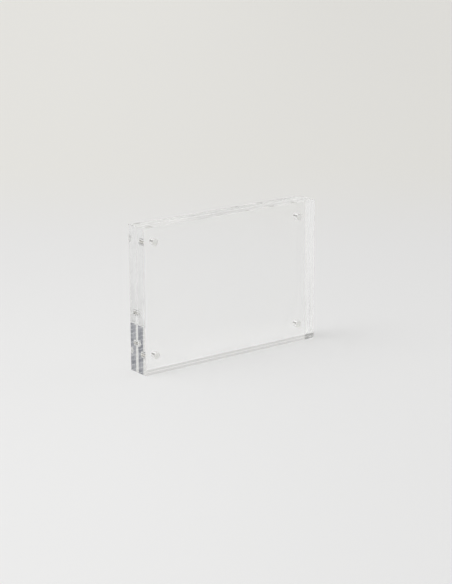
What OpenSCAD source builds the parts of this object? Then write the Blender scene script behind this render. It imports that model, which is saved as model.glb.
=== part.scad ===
// Magnetic block photo frame that stands on its own long edge.
// Two thick polished acrylic blocks hold a print between them, and a pair of
// small magnets at each corner pulls the blocks together.
// X runs along the width, Y from front to back, Z up. The origin is the centre
// of the base, in the plane where the two blocks meet.

/* [Blocks] */
// Width of both blocks, along their long edge
block_w = 165; // [120:1:240]
// Height of both blocks, standing on their long edge
block_h = 115; // [80:1:180]
// Thickness of each block
block_t = 10; // [8:0.5:15]
// Width of the small bevel along every polished edge
edge_bevel = 0.1; // [0.05:0.05:0.8]
// Space between the blocks that the magnets keep open for the print
print_gap = 0.2; // [0.1:0.05:0.4]

/* [Magnets] */
// Diameter of each magnet
magnet_d = 5; // [4:0.5:8]
// Length of each magnet
magnet_l = 3; // [2:0.5:4]
// Width of the small bevel round both ends of a magnet
magnet_bevel = 0.2; // [0.1:0.05:0.3]
// Distance from a magnet's axis to the block's side and top or bottom edge
magnet_inset = 13; // [8:0.5:20]
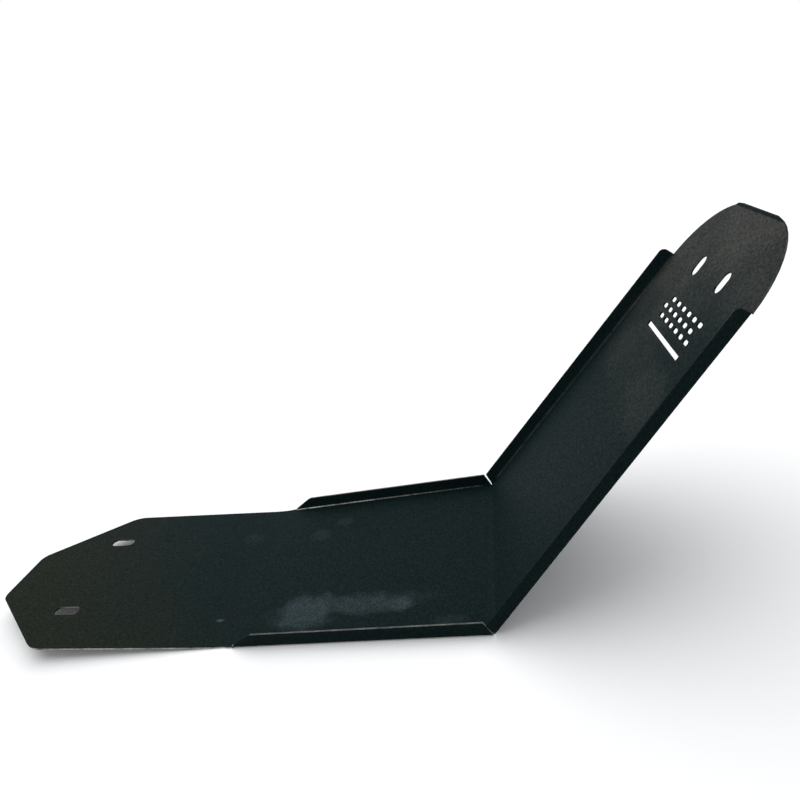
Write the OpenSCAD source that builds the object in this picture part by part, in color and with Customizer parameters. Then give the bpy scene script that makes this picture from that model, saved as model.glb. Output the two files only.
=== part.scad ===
// Motorcycle skid plate: one folded and powder-coated steel sheet.
// The base lies flat, the front plate rises from the fold along +X and the tail runs back along -X.

/* [Sheet and bends] */
// Thickness of the steel sheet
sheet_t = 1.2; // [1:0.1:2]
// Inside radius of the side flange bends
flange_r = 1.2; // [1:0.1:2]
// Inside radius of the main fold
fold_r = 8; // [5:1:10]
// Inside radius of the gentle bend that lifts the tail
tail_bend_r = 200; // [100:10:400]

/* [Base] */
// Width over the flanges at the main fold
fold_w = 181; // [172:1:200]
// Width over the flanges at their rear ends
base_rear_w = 171; // [170:0.5:180]
// Length of the flanged base, from the inside corner of the fold to the rear ends of its flanges
base_l = 188; // [150:1:230]
// Height of the base flanges over the underside
base_flange_h = 11.9; // [10:0.1:18]
// Outward lean of the base flanges in degrees
base_flange_lean = 1; // [0:1:10]
// Length of the sloped rear end of each base flange
base_flange_slope = 16; // [10:1:30]
// Radius of the upper corner of that slope
base_flange_r = 10; // [2:1:20]
// Width of the cut between base flange and front flange
corner_gap = 1.2; // [1:0.1:2]
// Width of the relief slit between a flange end and the fold curve
corner_relief = 1; // [0.8:0.1:1.6]

/* [Tail] */
// Width of the tail
tail_w = 169; // [150:1:169]
// Length of the tail along the sheet, from the rear ends of the flanges
tail_l = 235; // [200:1:280]
// Length of the ramp where the edge steps in behind each flange
ramp_l = 9; // [5:1:15]
// Rise of the tail in degrees
tail_angle = 4.4; // [2:0.1:6]
// Length of each tapered side of the tail
taper_l = 68; // [50:1:90]
// Width of the tail's end edge between its corners
tail_end_w = 54; // [40:1:90]
// Radius of the corners at the end of the tail
tail_end_r = 12; // [4:1:16]
// Radius of the shoulders where the taper starts
shoulder_r = 24; // [10:1:40]

/* [Front plate] */
// Angle of the front plate over the base in degrees
fold_angle = 49.3; // [40:0.1:58]
// Length of the front flanges from the inside corner of the fold
front_flange_l = 244.5; // [200:0.5:280]
// Inward taper of each side of the front plate in degrees
front_taper = 4.3; // [1:0.1:6]
// Height of the front flanges over the outer face
front_flange_h = 10.2; // [10:0.1:17]
// Outward lean of the front flanges in degrees
front_flange_lean = 16; // [0:1:20]
// Radius of the free corner of each front flange
front_flange_r = 4; // [2:0.5:7]
// Radius of the tip's rounded sides
tip_r = 53; // [46:1:60]
// Turn inwards where the tip's outline leaves each flange, in degrees
tip_turn = 2; // [0:0.5:5]
// Length of the lip along the sheet, past its bend
lip_l = 1.2; // [1:0.1:4]
// Inside radius of the lip's bend
lip_r = 2; // [1.5:0.5:4]
// Angle of the lip against the front plate in degrees
lip_angle = 40; // [20:1:60]

/* [Fastener slots] */
// Width of every fastener slot
slot_w = 9; // [6:0.5:10]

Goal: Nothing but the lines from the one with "Write the OpenSCAD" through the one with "corner_relief = 1; // [0.8:0.1:1.6]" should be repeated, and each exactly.

Exercise answer:
Write the OpenSCAD source that builds the object in this picture part by part, in color and with Customizer parameters. Then give the bpy scene script that makes this picture from that model, saved as model.glb. Output the two files only.
=== part.scad ===
// Motorcycle skid plate: one folded and powder-coated steel sheet.
// The base lies flat, the front plate rises from the fold along +X and the tail runs back along -X.

/* [Sheet and bends] */
// Thickness of the steel sheet
sheet_t = 1.2; // [1:0.1:2]
// Inside radius of the side flange bends
flange_r = 1.2; // [1:0.1:2]
// Inside radius of the main fold
fold_r = 8; // [5:1:10]
// Inside radius of the gentle bend that lifts the tail
tail_bend_r = 200; // [100:10:400]

/* [Base] */
// Width over the flanges at the main fold
fold_w = 181; // [172:1:200]
// Width over the flanges at their rear ends
base_rear_w = 171; // [170:0.5:180]
// Length of the flanged base, from the inside corner of the fold to the rear ends of its flanges
base_l = 188; // [150:1:230]
// Height of the base flanges over the underside
base_flange_h = 11.9; // [10:0.1:18]
// Outward lean of the base flanges in degrees
base_flange_lean = 1; // [0:1:10]
// Length of the sloped rear end of each base flange
base_flange_slope = 16; // [10:1:30]
// Radius of the upper corner of that slope
base_flange_r = 10; // [2:1:20]
// Width of the cut between base flange and front flange
corner_gap = 1.2; // [1:0.1:2]
// Width of the relief slit between a flange end and the fold curve
corner_relief = 1; // [0.8:0.1:1.6]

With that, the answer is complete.